Adventures with Patsy
Highclere Castle, the setting of the international hit series, “Downton Abbey,” is also the home to WWSG exclusive speaker, Lady Fiona Carnarvon. Lady Carnarvon and the Worldwide Speakers Group’s partnership began when Lady Carnarvon traveled to the United States for the first time, a trip that would begin her many adventures with Patsy Arnett.
Patsy, now an Agent at WWSG, has traveled with Lady Carnarvon to New Orleans, Houston, Nashville, Richmond, New York City and many more cities where Lady Carnarvon has shared the stories and heritage of the wonderful building and estate where she lives, and all the people and animals that live and work there.
Time seems to have flown by since I wrote my first book ‘Lady Almina and the Real Downton Abbey’ in 2010. As a new author I had absolutely no idea that I would be expected to give talks to help promote it and that came as quite a shock. It was later published in several other countries and inevitably I began to give talks abroad as well. Given the mass of entertainment platforms available these days, authors’ talks are now ever more a priority in order to share their endeavours.

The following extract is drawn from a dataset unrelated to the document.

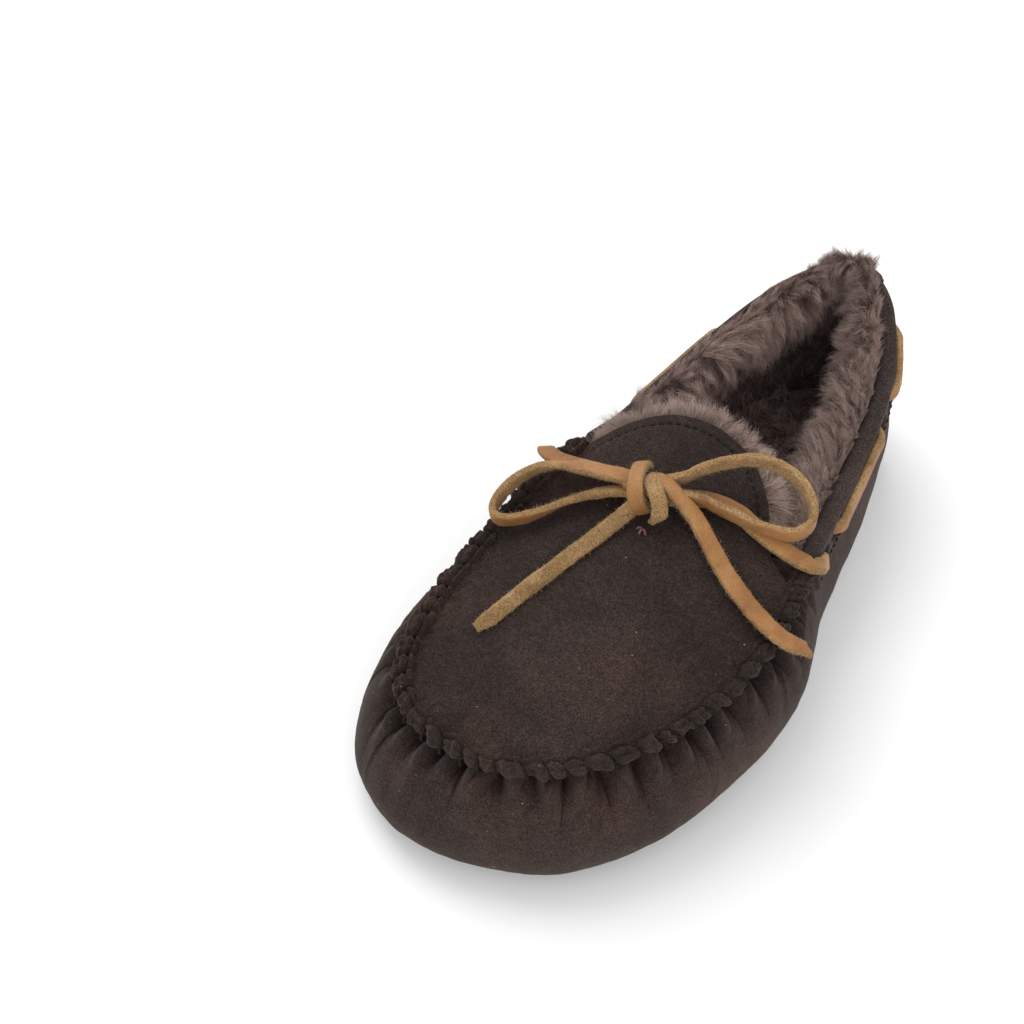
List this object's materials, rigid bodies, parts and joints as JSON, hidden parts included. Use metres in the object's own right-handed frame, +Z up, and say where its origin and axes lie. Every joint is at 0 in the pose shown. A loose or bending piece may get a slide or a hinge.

Patsy Arnett lives in Richmond, Virginia and, as President of Arnett & Associates Speakers Bureau, contacted me to do a talk in the United States. I took my first flight and, never having visited before, utterly failed to realize how large the USA is and how long internal flights can be. Lesson learned, I now pull out a very large Times Atlas of the world on to the floor to see where I am going, slightly to my son’s horror who does apps not maps.
Patsy later merged her bureau with Worldwide Speakers Group out of Washington, D.C. and I went with her. Over the last few years Patsy and I have had many adventures together in the USA and have become firm friends. ‘Lady Almina’ was followed by ‘Lady Catherine and the Real Downton Abbey’ which again looked not just at the history of Highclere but also at the real characters who lived here in the 1920s: at their loves, lives and challenges. I was even able to share the appropriate royal signatures from our Guest Book, given that this is the time period when the Downton Abbey TV series ends and the film begins, although my book ‘Lady Catherine’ carried on through the 1930s and into the Second World War.
Patsy and I continued on our travels, taking with us presents and auction prizes. One memorable talk was in Nashville which I had thought was for 650 visitors but expanded to well over 2,000. Luckily for my nerves I didn’t realise that until after I got there.
We have now become better organised, sending ahead by courier the gifts we have for the kind sponsors and organisers. Patsy, who is always annoyingly better organised than I am, then starts labelling the gifts with ribbons and name tags which she has brought with her, chatting away whilst I am still unpacking and ironing in my hotel room.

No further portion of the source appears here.